Repeat exactly the lines between and including those that contain "const tin = new THREE.Group();" and "from mathutils.geometry import". Output no other line.

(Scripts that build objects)
------------------------------

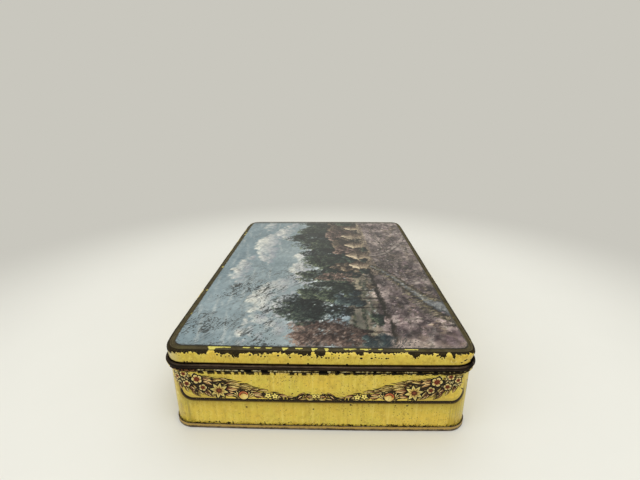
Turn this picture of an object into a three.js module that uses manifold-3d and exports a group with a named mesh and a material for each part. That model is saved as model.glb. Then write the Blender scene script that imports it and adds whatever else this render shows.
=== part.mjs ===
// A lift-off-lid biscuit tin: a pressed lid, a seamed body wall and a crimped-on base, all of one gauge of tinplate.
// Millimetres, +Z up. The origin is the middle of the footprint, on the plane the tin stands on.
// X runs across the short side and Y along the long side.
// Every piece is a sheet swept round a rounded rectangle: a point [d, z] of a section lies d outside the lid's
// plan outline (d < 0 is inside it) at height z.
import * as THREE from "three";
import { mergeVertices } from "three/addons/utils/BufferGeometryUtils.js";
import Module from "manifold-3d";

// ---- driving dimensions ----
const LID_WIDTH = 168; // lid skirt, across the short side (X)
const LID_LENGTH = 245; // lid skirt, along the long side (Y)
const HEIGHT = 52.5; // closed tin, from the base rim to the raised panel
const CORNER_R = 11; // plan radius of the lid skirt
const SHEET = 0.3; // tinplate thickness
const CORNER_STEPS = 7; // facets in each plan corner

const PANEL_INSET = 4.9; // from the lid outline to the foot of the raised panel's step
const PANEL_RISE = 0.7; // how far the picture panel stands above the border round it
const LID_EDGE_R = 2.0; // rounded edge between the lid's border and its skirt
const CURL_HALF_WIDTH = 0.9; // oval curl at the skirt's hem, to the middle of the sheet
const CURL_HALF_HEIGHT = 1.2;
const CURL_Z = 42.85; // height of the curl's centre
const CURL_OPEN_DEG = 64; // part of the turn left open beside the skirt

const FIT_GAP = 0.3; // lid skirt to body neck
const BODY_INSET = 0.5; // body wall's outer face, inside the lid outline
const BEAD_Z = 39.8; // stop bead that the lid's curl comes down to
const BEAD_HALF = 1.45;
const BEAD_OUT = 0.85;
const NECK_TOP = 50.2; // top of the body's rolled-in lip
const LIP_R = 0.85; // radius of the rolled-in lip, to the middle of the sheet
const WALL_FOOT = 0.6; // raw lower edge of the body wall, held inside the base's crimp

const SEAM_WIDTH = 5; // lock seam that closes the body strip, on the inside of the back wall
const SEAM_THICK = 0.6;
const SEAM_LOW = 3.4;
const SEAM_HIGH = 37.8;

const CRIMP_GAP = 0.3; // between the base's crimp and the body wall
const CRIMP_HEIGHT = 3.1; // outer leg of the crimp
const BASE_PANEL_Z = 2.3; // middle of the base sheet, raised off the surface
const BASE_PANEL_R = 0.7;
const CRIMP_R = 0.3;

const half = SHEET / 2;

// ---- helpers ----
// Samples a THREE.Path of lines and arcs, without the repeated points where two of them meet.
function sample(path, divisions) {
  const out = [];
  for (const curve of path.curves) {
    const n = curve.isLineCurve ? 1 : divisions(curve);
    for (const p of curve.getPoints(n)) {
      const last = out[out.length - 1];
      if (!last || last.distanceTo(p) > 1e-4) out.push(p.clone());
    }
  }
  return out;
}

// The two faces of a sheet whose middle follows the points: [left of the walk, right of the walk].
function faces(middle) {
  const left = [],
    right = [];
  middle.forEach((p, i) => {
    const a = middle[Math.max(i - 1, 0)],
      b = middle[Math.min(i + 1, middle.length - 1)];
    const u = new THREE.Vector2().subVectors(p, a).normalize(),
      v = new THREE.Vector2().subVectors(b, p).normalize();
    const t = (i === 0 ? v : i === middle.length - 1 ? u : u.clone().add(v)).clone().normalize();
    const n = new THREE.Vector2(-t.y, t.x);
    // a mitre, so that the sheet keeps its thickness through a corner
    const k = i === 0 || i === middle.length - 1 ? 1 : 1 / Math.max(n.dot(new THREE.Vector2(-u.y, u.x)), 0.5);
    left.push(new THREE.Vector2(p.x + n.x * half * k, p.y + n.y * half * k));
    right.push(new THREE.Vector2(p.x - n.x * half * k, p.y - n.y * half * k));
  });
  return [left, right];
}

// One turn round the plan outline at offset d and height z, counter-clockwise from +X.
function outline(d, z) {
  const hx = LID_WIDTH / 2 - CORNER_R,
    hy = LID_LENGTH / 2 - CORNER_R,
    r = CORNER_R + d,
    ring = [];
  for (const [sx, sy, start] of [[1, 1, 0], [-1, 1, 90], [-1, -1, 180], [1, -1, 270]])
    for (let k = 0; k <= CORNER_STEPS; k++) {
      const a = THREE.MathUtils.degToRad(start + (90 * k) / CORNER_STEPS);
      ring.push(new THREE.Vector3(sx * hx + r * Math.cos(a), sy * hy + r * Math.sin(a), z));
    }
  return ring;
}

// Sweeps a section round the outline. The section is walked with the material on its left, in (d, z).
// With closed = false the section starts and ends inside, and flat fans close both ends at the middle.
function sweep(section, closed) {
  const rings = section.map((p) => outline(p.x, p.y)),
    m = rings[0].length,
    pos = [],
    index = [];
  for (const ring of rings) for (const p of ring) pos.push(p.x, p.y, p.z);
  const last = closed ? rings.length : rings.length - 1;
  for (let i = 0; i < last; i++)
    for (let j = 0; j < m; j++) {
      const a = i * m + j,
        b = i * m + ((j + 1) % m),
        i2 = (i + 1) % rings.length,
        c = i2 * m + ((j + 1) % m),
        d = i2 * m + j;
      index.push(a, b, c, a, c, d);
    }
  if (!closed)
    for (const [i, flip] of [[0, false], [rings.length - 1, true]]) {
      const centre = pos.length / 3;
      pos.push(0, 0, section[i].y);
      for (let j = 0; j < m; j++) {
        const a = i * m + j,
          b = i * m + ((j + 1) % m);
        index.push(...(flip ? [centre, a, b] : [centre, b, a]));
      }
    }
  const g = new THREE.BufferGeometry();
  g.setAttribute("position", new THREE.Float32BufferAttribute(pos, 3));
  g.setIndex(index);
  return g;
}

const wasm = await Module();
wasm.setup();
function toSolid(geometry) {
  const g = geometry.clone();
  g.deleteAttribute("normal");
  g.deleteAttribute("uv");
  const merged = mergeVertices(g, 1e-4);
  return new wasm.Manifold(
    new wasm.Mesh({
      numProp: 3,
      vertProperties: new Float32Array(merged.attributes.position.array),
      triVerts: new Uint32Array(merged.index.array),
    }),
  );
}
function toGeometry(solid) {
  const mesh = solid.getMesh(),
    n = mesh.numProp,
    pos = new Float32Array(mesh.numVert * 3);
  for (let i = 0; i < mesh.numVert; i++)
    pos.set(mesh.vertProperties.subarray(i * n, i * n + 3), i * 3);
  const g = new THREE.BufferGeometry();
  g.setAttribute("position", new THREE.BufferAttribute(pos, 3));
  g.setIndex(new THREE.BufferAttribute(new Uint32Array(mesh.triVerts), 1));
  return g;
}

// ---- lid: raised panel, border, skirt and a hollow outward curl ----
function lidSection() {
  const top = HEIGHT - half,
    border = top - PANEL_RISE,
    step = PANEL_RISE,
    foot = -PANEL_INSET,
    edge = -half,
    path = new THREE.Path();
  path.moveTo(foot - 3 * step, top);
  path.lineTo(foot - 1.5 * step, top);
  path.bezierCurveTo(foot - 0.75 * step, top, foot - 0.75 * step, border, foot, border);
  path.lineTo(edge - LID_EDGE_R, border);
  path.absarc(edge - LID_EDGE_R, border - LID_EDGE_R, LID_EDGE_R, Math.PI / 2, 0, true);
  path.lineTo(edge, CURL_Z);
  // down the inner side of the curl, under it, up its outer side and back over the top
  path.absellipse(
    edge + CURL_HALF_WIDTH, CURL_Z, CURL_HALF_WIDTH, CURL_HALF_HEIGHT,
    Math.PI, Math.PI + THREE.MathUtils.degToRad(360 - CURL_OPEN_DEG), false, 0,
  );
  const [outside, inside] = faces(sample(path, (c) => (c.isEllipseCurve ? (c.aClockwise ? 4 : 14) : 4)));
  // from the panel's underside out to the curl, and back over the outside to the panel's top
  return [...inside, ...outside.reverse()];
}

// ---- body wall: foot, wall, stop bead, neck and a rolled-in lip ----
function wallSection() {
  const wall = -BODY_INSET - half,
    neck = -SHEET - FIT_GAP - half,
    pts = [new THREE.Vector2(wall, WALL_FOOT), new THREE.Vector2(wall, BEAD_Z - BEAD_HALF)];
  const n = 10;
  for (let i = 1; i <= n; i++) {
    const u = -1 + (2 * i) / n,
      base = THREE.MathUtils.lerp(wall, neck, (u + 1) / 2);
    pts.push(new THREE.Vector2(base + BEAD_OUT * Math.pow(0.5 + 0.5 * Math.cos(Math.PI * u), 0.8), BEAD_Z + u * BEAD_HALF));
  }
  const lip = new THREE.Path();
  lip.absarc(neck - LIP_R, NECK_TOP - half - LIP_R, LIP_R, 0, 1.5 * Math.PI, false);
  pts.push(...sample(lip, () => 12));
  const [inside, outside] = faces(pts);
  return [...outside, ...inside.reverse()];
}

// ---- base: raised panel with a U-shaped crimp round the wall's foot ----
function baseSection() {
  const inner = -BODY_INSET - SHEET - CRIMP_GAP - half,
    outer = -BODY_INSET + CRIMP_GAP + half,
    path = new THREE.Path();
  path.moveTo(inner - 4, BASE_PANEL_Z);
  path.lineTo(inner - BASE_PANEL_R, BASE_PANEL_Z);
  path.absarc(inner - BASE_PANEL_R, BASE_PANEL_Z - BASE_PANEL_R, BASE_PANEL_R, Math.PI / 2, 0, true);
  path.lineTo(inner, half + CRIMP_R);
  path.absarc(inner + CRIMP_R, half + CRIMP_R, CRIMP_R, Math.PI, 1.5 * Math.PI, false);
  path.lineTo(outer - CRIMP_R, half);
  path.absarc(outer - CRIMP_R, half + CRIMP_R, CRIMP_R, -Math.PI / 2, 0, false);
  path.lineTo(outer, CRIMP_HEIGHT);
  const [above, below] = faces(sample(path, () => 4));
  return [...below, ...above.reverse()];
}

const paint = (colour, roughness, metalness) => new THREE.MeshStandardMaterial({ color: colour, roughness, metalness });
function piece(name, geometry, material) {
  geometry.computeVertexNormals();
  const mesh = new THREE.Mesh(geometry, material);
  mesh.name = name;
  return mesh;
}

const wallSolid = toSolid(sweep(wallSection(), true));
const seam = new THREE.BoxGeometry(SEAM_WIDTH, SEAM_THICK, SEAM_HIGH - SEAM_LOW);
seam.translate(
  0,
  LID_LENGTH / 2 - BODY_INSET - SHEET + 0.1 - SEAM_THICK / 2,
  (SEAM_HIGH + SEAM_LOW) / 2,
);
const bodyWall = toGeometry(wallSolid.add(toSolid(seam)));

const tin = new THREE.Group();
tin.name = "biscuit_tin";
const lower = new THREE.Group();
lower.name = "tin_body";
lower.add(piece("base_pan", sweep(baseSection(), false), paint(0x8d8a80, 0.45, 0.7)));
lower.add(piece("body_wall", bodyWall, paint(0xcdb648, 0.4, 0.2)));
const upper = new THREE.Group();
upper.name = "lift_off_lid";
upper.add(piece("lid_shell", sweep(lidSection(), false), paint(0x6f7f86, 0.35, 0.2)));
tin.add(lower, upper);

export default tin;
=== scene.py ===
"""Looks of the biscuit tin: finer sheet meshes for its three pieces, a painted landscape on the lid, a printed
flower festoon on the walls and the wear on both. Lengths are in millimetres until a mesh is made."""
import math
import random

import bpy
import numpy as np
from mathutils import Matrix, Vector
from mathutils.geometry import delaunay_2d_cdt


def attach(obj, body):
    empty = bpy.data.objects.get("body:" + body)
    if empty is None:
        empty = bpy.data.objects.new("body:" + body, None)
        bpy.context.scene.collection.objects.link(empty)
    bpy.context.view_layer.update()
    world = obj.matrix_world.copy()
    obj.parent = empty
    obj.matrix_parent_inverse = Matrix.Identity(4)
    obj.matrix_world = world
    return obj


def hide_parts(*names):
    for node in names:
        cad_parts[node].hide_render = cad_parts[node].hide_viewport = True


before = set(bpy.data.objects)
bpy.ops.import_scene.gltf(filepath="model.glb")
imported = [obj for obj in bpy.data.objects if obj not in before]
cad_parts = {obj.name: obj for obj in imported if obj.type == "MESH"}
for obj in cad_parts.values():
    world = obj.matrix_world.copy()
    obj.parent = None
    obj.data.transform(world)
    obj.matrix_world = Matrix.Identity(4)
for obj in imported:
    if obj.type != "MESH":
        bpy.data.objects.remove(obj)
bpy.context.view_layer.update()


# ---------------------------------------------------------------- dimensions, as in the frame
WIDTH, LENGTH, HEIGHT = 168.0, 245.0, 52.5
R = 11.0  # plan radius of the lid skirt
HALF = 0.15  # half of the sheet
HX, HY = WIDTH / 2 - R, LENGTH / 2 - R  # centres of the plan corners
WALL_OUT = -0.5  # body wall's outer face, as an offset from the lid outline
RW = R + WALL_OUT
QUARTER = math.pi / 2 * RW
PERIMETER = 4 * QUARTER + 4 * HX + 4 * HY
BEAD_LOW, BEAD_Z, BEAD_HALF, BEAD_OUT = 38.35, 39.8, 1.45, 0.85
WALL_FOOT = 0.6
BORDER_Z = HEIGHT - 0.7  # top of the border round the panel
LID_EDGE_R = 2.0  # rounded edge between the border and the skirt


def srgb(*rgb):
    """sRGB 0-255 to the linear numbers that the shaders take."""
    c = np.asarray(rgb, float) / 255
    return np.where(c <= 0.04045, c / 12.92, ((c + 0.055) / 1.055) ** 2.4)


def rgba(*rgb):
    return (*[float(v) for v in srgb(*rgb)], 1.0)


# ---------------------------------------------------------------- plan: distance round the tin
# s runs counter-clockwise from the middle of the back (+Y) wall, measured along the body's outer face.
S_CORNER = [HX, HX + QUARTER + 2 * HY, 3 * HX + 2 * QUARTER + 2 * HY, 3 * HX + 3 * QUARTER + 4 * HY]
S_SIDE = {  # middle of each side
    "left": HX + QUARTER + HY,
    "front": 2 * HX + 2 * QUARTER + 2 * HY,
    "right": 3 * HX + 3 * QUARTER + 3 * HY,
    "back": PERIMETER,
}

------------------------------

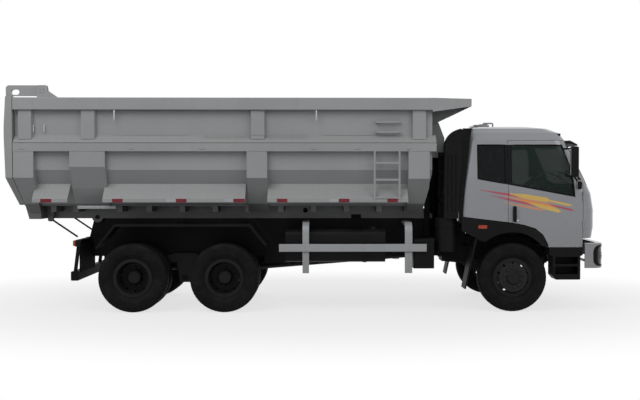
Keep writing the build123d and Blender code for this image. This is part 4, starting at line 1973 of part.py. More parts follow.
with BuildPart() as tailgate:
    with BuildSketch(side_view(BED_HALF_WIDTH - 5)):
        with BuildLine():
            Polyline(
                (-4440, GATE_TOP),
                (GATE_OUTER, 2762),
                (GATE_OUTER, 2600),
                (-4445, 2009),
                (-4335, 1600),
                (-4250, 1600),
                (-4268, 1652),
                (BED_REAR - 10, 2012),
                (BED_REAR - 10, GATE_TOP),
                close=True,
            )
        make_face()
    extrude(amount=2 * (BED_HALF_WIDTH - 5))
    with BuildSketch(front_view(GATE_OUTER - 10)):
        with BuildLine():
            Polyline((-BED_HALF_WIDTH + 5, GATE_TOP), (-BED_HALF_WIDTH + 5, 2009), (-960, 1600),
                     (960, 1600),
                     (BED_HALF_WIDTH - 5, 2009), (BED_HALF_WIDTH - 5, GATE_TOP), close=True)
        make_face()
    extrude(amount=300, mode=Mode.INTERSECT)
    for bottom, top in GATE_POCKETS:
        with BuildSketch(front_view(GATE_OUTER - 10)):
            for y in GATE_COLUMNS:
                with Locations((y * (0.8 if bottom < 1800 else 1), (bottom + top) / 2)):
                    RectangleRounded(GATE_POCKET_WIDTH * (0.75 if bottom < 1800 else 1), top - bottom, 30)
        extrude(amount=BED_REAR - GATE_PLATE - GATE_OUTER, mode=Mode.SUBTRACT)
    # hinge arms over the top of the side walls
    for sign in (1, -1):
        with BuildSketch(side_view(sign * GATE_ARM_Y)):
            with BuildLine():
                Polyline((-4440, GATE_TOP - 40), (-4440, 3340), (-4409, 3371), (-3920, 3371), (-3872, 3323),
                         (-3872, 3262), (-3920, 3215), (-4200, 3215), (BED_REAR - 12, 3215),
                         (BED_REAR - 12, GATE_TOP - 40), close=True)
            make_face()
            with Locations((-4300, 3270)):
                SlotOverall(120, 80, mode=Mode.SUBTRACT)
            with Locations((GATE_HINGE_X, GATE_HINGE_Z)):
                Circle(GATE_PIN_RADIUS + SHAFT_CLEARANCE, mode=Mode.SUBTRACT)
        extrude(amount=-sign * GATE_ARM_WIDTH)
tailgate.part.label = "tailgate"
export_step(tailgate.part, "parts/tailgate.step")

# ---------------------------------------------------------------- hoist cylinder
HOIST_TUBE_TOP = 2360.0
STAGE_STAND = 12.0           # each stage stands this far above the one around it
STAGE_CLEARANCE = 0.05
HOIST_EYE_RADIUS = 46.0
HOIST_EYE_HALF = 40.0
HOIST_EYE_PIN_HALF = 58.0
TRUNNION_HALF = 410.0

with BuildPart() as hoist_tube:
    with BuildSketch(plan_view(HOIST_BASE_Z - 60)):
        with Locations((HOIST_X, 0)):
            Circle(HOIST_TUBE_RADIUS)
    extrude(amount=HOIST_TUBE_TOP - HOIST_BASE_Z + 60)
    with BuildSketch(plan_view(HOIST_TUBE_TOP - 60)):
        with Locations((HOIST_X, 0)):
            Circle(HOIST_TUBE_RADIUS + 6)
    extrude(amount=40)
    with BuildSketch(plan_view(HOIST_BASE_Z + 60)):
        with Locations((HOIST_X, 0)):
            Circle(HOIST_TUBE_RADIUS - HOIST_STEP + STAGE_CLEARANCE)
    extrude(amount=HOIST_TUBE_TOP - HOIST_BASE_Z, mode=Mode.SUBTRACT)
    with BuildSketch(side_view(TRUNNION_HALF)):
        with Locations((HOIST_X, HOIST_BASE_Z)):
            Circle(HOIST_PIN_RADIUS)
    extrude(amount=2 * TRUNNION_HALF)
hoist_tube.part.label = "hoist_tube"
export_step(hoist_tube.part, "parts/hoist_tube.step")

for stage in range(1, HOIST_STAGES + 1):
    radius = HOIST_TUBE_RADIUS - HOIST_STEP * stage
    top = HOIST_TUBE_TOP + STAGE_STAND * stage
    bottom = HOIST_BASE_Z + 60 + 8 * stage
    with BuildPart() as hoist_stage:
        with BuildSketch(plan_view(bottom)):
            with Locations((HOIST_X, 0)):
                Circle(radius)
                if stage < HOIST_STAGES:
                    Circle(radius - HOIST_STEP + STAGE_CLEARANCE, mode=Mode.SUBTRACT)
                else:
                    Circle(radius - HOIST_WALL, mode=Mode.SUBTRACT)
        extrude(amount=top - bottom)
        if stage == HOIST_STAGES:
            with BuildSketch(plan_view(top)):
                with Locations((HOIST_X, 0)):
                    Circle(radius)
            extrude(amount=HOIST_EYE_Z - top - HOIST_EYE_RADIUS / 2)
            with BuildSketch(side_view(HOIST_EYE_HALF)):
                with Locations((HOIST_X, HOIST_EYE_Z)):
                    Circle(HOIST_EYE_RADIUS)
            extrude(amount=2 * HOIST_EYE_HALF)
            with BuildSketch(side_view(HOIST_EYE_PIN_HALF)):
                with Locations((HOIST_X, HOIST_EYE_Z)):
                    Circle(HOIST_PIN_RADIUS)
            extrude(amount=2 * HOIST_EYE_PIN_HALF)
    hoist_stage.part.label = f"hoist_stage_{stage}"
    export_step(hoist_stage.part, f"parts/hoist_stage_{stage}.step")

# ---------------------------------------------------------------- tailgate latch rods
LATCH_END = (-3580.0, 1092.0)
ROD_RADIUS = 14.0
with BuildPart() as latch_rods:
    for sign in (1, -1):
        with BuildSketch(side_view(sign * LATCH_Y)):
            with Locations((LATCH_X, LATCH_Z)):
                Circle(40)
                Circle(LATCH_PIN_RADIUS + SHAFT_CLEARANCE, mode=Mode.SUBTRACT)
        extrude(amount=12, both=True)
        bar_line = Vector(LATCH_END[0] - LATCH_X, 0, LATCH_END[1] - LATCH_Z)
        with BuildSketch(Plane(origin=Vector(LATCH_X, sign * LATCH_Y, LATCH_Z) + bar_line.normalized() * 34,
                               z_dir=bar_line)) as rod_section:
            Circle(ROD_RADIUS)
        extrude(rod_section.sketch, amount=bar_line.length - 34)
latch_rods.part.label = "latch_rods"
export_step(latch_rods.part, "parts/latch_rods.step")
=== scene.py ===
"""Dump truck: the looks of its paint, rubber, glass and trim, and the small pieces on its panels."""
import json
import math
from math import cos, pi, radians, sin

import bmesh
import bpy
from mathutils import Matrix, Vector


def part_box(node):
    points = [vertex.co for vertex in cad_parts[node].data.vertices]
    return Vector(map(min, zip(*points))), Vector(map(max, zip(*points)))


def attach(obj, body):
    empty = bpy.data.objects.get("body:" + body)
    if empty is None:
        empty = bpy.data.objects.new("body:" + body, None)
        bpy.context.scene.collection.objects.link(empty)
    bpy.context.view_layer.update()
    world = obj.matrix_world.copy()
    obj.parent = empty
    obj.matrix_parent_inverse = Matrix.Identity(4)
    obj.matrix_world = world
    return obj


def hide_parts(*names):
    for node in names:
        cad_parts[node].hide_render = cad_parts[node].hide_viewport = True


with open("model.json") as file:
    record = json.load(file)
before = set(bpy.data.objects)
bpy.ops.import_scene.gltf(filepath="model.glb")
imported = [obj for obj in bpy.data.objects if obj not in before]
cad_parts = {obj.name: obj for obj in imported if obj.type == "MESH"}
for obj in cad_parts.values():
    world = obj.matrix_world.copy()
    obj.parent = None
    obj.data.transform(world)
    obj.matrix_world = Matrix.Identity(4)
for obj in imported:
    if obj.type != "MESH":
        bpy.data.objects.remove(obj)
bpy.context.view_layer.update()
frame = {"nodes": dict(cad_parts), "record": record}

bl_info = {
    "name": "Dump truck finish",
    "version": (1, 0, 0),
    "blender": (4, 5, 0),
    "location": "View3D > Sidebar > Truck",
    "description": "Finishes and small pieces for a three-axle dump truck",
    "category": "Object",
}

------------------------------

EXPECTED ANSWER
const tin = new THREE.Group();
tin.name = "biscuit_tin";
const lower = new THREE.Group();
lower.name = "tin_body";
lower.add(piece("base_pan", sweep(baseSection(), false), paint(0x8d8a80, 0.45, 0.7)));
lower.add(piece("body_wall", bodyWall, paint(0xcdb648, 0.4, 0.2)));
const upper = new THREE.Group();
upper.name = "lift_off_lid";
upper.add(piece("lid_shell", sweep(lidSection(), false), paint(0x6f7f86, 0.35, 0.2)));
tin.add(lower, upper);

export default tin;
=== scene.py ===
"""Looks of the biscuit tin: finer sheet meshes for its three pieces, a painted landscape on the lid, a printed
flower festoon on the walls and the wear on both. Lengths are in millimetres until a mesh is made."""
import math
import random

import bpy
import numpy as np
from mathutils import Matrix, Vector
from mathutils.geometry import delaunay_2d_cdt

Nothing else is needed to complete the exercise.